SOURCE DATA:
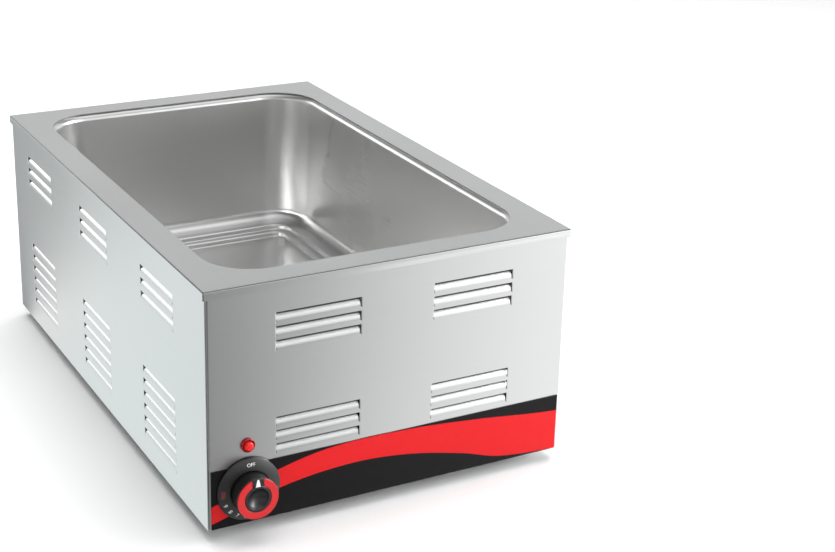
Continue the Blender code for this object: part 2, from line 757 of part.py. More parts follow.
def make_thermostat(cabinet, black, zinc, copper):
    front = (KNOB_X, -HALF_DEPTH, KNOB_Z)
    back = -(SHEET + GAP)
    body = box("thermostat_body", (-18 * MM, -22 * MM, back - 26 * MM), (18 * MM, 22 * MM, back))
    place(body, black, cabinet, front, FACING_FRONT)
    boolean(body, turned("thermostat_bush", [(0, -6 * MM), (5 * MM, -6 * MM), (5 * MM, 0), (0, 0)]), "UNION")
    drill(body, [(0, 0, 0)], SPINDLE_RADIUS + 0.4 * MM, 36 * MM)
    screw_holes = [(side * SCREW_OFFSET, 0, 0) for side in (-1, 1)]
    drill(body, screw_holes, 2.0 * MM, 24 * MM, steps=10)
    for side, x in (("left", -SCREW_OFFSET), ("right", SCREW_OFFSET)):
        fixing = screw(f"thermostat_screw_{side}", 3 * MM, 1.5 * MM, 1.6 * MM, 12 * MM)
        place(fixing, zinc, cabinet, (KNOB_X + x, -HALF_DEPTH - 5.4 * MM, KNOB_Z), FACING_REAR)

    bulb_x, bulb_z = 70 * MM, FLOOR_UNDERSIDE - 3.5 * MM
    bulb_end = -60 * MM
    bulb = turned(
        "thermostat_bulb",
        [(0, 0), (2 * MM, 0), (3 * MM, 2 * MM), (3 * MM, 78 * MM), (2 * MM, 80 * MM), (0, 80 * MM)],
        steps=12,
    )
    place(bulb, copper, cabinet, (bulb_x, bulb_end, bulb_z), FACING_REAR)
    saddle = [(-10, 0), (-10, -0.8), (-4.4, -0.8), (-4.4, -7.4)]
    saddle += [(4.4, -7.4), (4.4, -0.8), (10, -0.8), (10, 0)]
    saddle += [(3.6, 0), (3.6, -6.6), (-3.6, -6.6), (-3.6, 0)]
    clip = prism("bulb_clip", [(x * MM, z * MM) for x, z in saddle], 0, 10 * MM)
    place(clip, zinc, cabinet, (bulb_x, -20 * MM, FLOOR_UNDERSIDE - GAP), FACING_FRONT)

    thermostat_back = -HALF_DEPTH - back + 26 * MM + GAP
    route = [
        (bulb_x, bulb_end - GAP, bulb_z),
        (bulb_x, -90 * MM, 66 * MM),
        (bulb_x, -200 * MM, 64 * MM),
        (55 * MM, -225 * MM, 58 * MM),
        (0, -228 * MM, 60 * MM),
        (-80 * MM, -230 * MM, 54 * MM),
        (-125 * MM, -238 * MM, 52 * MM),
        (-132 * MM, -248 * MM, 54 * MM),
        (-132 * MM, thermostat_back, 54 * MM),
    ]
    place(tube("thermostat_capillary", smooth_route(route), 1.0 * MM), copper, cabinet)


def element_route():
    """A flat serpentine of four legs joined by half-turns, with both ends at the front."""
    route = [(ELEMENT_LEGS[0], ELEMENT_TERMINAL)]
    heading = 1
    for leg, following in zip(ELEMENT_LEGS, ELEMENT_LEGS[1:]):
        centre = ((leg + following) / 2, heading * ELEMENT_STRAIGHT)
        route += arc(centre, (following - leg) / 2, 180, 180 - heading * 180, 10)
        heading = -heading
    route.append((ELEMENT_LEGS[-1], ELEMENT_TERMINAL))
    return [(x, y, ELEMENT_Z) for x, y in route]


def make_heater(cabinet, steel, zinc, wool, black):
    place(tube("heating_element", element_route(), ELEMENT_RADIUS), steel, cabinet)
    bar_top = ELEMENT_Z - ELEMENT_RADIUS - 0.4 * MM
    bar_bottom = bar_top - 1.5 * MM
    for name, y in (("front", -CLAMP_Y), ("rear", CLAMP_Y)):
        bar = box(f"element_clamp_{name}", (-118 * MM, -8 * MM, bar_bottom), (118 * MM, 8 * MM, bar_top))
        place(bar, zinc, cabinet, (0, y, 0))
        drill(bar, [(0, 0, bar_top)], 2.5 * MM, 8 * MM, steps=12)
        stud_top = FLOOR_UNDERSIDE - GAP
        stud_profile = [(0, 32 * MM), (2 * MM, 32 * MM), (2 * MM, stud_top), (0, stud_top)]
        place(turned(f"clamp_stud_{name}", stud_profile, steps=12), zinc, cabinet, (0, y, 0))
        clamp_nut = nut(f"clamp_nut_{name}", 2.3 * MM, 4.2 * MM, bar_bottom - 3.8 * MM, bar_bottom - GAP)
        place(clamp_nut, zinc, cabinet, (0, y, 0))
        shield_nut = nut(f"shield_nut_{name}", 2.3 * MM, 4.2 * MM, 34 * MM, PAD_BOTTOM - GAP - SHEET - GAP)
        place(shield_nut, zinc, cabinet, (0, y, 0))

    studs = [(0, -CLAMP_Y, PAD_BOTTOM), (0, CLAMP_Y, PAD_BOTTOM)]
    pad = box("insulation_pad", (-140 * MM, -212 * MM, PAD_BOTTOM), (140 * MM, 212 * MM, PAD_TOP))
    place(pad, wool, cabinet)
    drill(pad, studs, 6 * MM, 30 * MM)
    tray = [(282, 426, PAD_TOP - 4 * MM), (282, 426, PAD_BOTTOM - GAP)]
    tray_out = [(283.6, 427.6, PAD_BOTTOM - GAP - SHEET), (283.6, 427.6, PAD_TOP - 4 * MM)]
    inside = [rounded_rectangle(w * MM, d * MM, 2 * MM, z, 2) for w, d, z in reversed(tray)]
    outside = [rounded_rectangle(w * MM, d * MM, 2.8 * MM, z, 2) for w, d, z in reversed(tray_out)]
    shield = loft("heat_shield", inside + outside, closed=False)
    place(shield, steel, cabinet)
    drill(shield, studs, 2.5 * MM, 8 * MM, steps=12)

    limit = turned(
        "high_limit_switch",
        [
            (0, -7 * MM),
            (6 * MM, -7 * MM),
            (6 * MM, -4 * MM),
            (8 * MM, -4 * MM),
            (8 * MM, -GAP),
            (0, -GAP),
        ],
        steps=16,
    )
    place(limit, black, cabinet, (0, -140 * MM, FLOOR_UNDERSIDE))


def make_wiring(cabinet, black, zinc, cream, green):
    block_top = 33 * MM
    block = box("terminal_block", (-70 * MM, -262 * MM, PLATE_TOP + GAP), (-10 * MM, -240 * MM, block_top))
    place(block, cream, cabinet)
    screw_holes = [(x * MM, -251 * MM, block_top) for x in (-60, -52, -44, -36, -28, -20)]
    drill(block, screw_holes, 2.2 * MM, 12 * MM, steps=10)

    stud_profile = [(0, 0), (3 * MM, 0), (3 * MM, 2 * MM), (2 * MM, 2 * MM), (2 * MM, 13 * MM), (0, 13 * MM)]
    earth_place = (20 * MM, -225 * MM, PLATE_TOP + GAP)
    place(turned("earth_stud", stud_profile, steps=12), zinc, cabinet, earth_place)
    place(nut("earth_nut", 2.3 * MM, 4.2 * MM, 3 * MM, 6.5 * MM), zinc, cabinet, earth_place)

    loom_start = HALF_DEPTH - 10.4 * MM
    loom = [
        (BUSHING_X, loom_start, BUSHING_Z),
        (124 * MM, 258 * MM, 44 * MM),
        (150 * MM, 230 * MM, 32 * MM),
        (163 * MM, 170 * MM, 26 * MM),
        (164 * MM, 0, 25 * MM),
        (163 * MM, -150 * MM, 25 * MM),
        (148 * MM, -212 * MM, 27 * MM),
        (100 * MM, -240 * MM, 26 * MM),
        (40 * MM, -251 * MM, 25 * MM),
        (-9.6 * MM, -251 * MM, 25 * MM),
    ]
    place(tube("supply_loom", smooth_route(loom), 3.5 * MM), black, cabinet)

    wire = block_top - 4 * MM
    thermostat_back = 26 * MM + SHEET + 2 * GAP - HALF_DEPTH
    terminal = ELEMENT_TERMINAL - GAP
    lamp_back = 24 * MM + GAP - HALF_DEPTH
    limit_front = -148.5 * MM
    leads = {
        "lead_thermostat": (
            (-60, -251, wire / MM),
            (-60, -251, 40),
            (-90, -246, 46),
            (-130, -246, 42),
            (-140, -250, 38),
            (-140, thermostat_back / MM, 38),
        ),
        "lead_element_left": (
            (-152, thermostat_back / MM, 57),
            (-152, -251, 57),
            (-138, -243, 64),
            (-112, -246, ELEMENT_Z / MM + 1),
            (-105, -241, ELEMENT_Z / MM),
            (-105, terminal / MM, ELEMENT_Z / MM),
        ),
        "lead_element_right": (
            (105, terminal / MM, ELEMENT_Z / MM),
            (105, -241, ELEMENT_Z / MM),
            (88, -246, 62),
            (40, -236, 54),
            (12, -205, 54),
            (6, -165, 56),
            (5, -156, 62),
            (5, limit_front / MM, 65),
        ),
        "lead_limit": (
            (-3, limit_front / MM, 65),
            (-3, -156, 61),
            (-3, -168, 56),
            (-4, -205, 55),
            (-12, -232, 50),
            (-28, -251, 40),
            (-28, -251, wire / MM),
        ),
        "lead_pilot_left": (
            (-146, lamp_back / MM, 89),
            (-146, -252, 89),
            (-128, -249, 78),
            (-96, -250, 72),
            (-66, -251, 54),
            (-52, -251, 40),
            (-52, -251, wire / MM),
        ),
        "lead_pilot_right": (
            (-140, lamp_back / MM, 91),
            (-140, -252, 91),
            (-120, -250, 86),
            (-86, -250, 80),
            (-56, -251, 60),
            (-44, -251, 42),
            (-44, -251, wire / MM),
        ),
        "lead_earth": (
            (-20, -251, wire / MM),
            (-20, -251, 37),
            (-8, -244, 40),
            (12, -229, 36),
            (20, -225, 32),
            (20, -225, (PLATE_TOP + 2 * GAP) / MM + 13),
        ),
    }
    for name, points in leads.items():
        route = smooth_route([[value * MM for value in point] for point in points])
        place(tube(name, route, 1.3 * MM), green if name == "lead_earth" else black, cabinet)


def make_bushing(cabinet, black):
    rear = (BUSHING_X, HALF_DEPTH, BUSHING_Z)
    bushing = turned(
        "lead_bushing",
        [
            (3.8 * MM, -9 * MM),
            (7.7 * MM, -9 * MM),
            (7.7 * MM, GAP),
            (11 * MM, GAP),
            (11 * MM, 2.6 * MM),
            (10 * MM, 3.6 * MM),
            (7.6 * MM, 4.4 * MM),
            (6.2 * MM, BUSHING_REACH),
            (3.8 * MM, BUSHING_REACH),
        ],
    )
    place(bushing, black, cabinet, rear, FACING_REAR)
    place(nut("bushing_nut", 8.3 * MM, 12 * MM, -5 * MM, -SHEET - GAP), black, cabinet, rear, FACING_REAR)


def main():
    for obj in list(bpy.data.objects):
        bpy.data.objects.remove(obj)

    brushed = principled("brushed_steel", (0.62, 0.62, 0.61), 0.32, 1.0)
    drawn = principled("drawn_steel", (0.60, 0.60, 0.59), 0.28, 1.0)
    plain = principled("plain_steel", (0.50, 0.51, 0.52), 0.45, 1.0)
    zinc = principled("zinc", (0.66, 0.66, 0.64), 0.35, 1.0)
    copper = principled("copper", (0.72, 0.42, 0.28), 0.35, 1.0)
    black = principled("black_plastic", (0.02, 0.02, 0.022), 0.38, 0.0)
    cream = principled("cream_plastic", (0.75, 0.70, 0.58), 0.5, 0.0)
    green = principled("green_insulation", (0.08, 0.35, 0.10), 0.45, 0.0)
    red = principled("red_insert", (0.65, 0.02, 0.03), 0.35, 0.0)
    white = principled("white_insert", (0.85, 0.85, 0.83), 0.4, 0.0)
    red_glass = principled("red_lens", (0.60, 0.01, 0.02), 0.1, 0.0)
    ink = principled("printed_film", (0.03, 0.03, 0.032), 0.3, 0.0)
    rubber = principled("rubber", (0.03, 0.03, 0.03), 0.8, 0.0)
    wool = principled("mineral_wool", (0.72, 0.68, 0.55), 0.95, 0.0)

    cabinet = bpy.data.objects.new("cabinet", None)
    cabinet.location = (0, CABINET_Y, 0)
    knob_axis = bpy.data.objects.new("knob_axis", None)
    knob_axis.parent = cabinet
    knob_axis.location = (KNOB_X, -HALF_DEPTH, KNOB_Z)
    for empty in (cabinet, knob_axis):
        bpy.context.collection.objects.link(empty)

    make_deck(cabinet, brushed)
    make_well(cabinet, drawn)
    make_housing(cabinet, brushed)
    make_base(cabinet, plain, rubber, zinc)
    make_front_trim(cabinet, ink, red_glass, black, zinc)
    make_knob(knob_axis, black, red, white, zinc)
    make_thermostat(cabinet, black, zinc, copper)
    make_heater(cabinet, plain, zinc, wool, black)
    make_wiring(cabinet, black, zinc, cream, green)
    make_bushing(cabinet, black)


main()
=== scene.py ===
"""Looks of a countertop steam table.

It has a brushed steel cabinet with louvres, a drawn steel well and a dial thermostat. Everything is in
metres in the CAD's own frame: +Z up, the front with the knob facing -Y.
"""

import json
import math

import bmesh
import bpy
from mathutils import Matrix, Quaternion, Vector


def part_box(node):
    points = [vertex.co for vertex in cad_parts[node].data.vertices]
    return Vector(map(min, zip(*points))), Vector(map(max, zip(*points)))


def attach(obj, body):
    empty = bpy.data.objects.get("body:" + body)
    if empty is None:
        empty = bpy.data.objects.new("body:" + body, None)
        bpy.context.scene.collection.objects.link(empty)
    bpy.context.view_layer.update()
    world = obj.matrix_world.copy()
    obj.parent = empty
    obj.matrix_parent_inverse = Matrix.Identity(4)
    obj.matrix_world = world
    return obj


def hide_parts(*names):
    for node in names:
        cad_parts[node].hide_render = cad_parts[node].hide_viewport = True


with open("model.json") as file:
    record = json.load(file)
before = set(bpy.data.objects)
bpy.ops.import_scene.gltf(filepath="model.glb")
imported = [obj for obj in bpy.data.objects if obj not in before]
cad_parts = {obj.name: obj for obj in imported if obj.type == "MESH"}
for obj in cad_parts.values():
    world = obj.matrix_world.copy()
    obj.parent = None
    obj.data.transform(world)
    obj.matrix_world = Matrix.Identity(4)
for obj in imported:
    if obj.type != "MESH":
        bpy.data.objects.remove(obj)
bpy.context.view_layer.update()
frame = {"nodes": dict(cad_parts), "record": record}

MM = 0.001
CABINET = "cabinet"
KNOB = "knob"

deck_low, deck_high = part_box("top_deck")
body_low, body_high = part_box("housing_front_right")
bezel_low, bezel_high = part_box("dial_bezel")
lens_low, lens_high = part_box("pilot_lens")
rear_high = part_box("housing_rear_left")[1]

CENTRE = (deck_low + deck_high) / 2
DECK_TOP = deck_high.z
DECK_WIDTH = deck_high.x - deck_low.x
DECK_DEPTH = deck_high.y - deck_low.y
FRONT_Y = body_low.y
BODY_BOTTOM = body_low.z
BODY_TOP = body_high.z
KNOB_X = (bezel_low.x + bezel_high.x) / 2
KNOB_Z = (bezel_low.z + bezel_high.z) / 2
PILOT_Z = (lens_low.z + lens_high.z) / 2

OPENING_WIDTH = 310 * MM
OPENING_DEPTH = 514 * MM
OPENING_CORNER = 48 * MM
DECK_SHEET = 1.0 * MM
SHEET = 0.8 * MM

SMOOTH = 32  # degrees: a sharper edge than this stays an edge
SAME = 1e-6  # heights closer than this are the same
DRILL = 12 * MM  # length of the cutters that bore the sheets
SCREW_OFFSET = 12 * MM  # from the dial's centre to each of its two screws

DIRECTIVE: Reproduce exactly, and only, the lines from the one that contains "make_deck(cabinet, brushed)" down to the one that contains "obj.matrix_world = world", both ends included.

THE ANSWER:
    make_deck(cabinet, brushed)
    make_well(cabinet, drawn)
    make_housing(cabinet, brushed)
    make_base(cabinet, plain, rubber, zinc)
    make_front_trim(cabinet, ink, red_glass, black, zinc)
    make_knob(knob_axis, black, red, white, zinc)
    make_thermostat(cabinet, black, zinc, copper)
    make_heater(cabinet, plain, zinc, wool, black)
    make_wiring(cabinet, black, zinc, cream, green)
    make_bushing(cabinet, black)


main()
=== scene.py ===
"""Looks of a countertop steam table.

It has a brushed steel cabinet with louvres, a drawn steel well and a dial thermostat. Everything is in
metres in the CAD's own frame: +Z up, the front with the knob facing -Y.
"""

import json
import math

import bmesh
import bpy
from mathutils import Matrix, Quaternion, Vector


def part_box(node):
    points = [vertex.co for vertex in cad_parts[node].data.vertices]
    return Vector(map(min, zip(*points))), Vector(map(max, zip(*points)))


def attach(obj, body):
    empty = bpy.data.objects.get("body:" + body)
    if empty is None:
        empty = bpy.data.objects.new("body:" + body, None)
        bpy.context.scene.collection.objects.link(empty)
    bpy.context.view_layer.update()
    world = obj.matrix_world.copy()
    obj.parent = empty
    obj.matrix_parent_inverse = Matrix.Identity(4)
    obj.matrix_world = world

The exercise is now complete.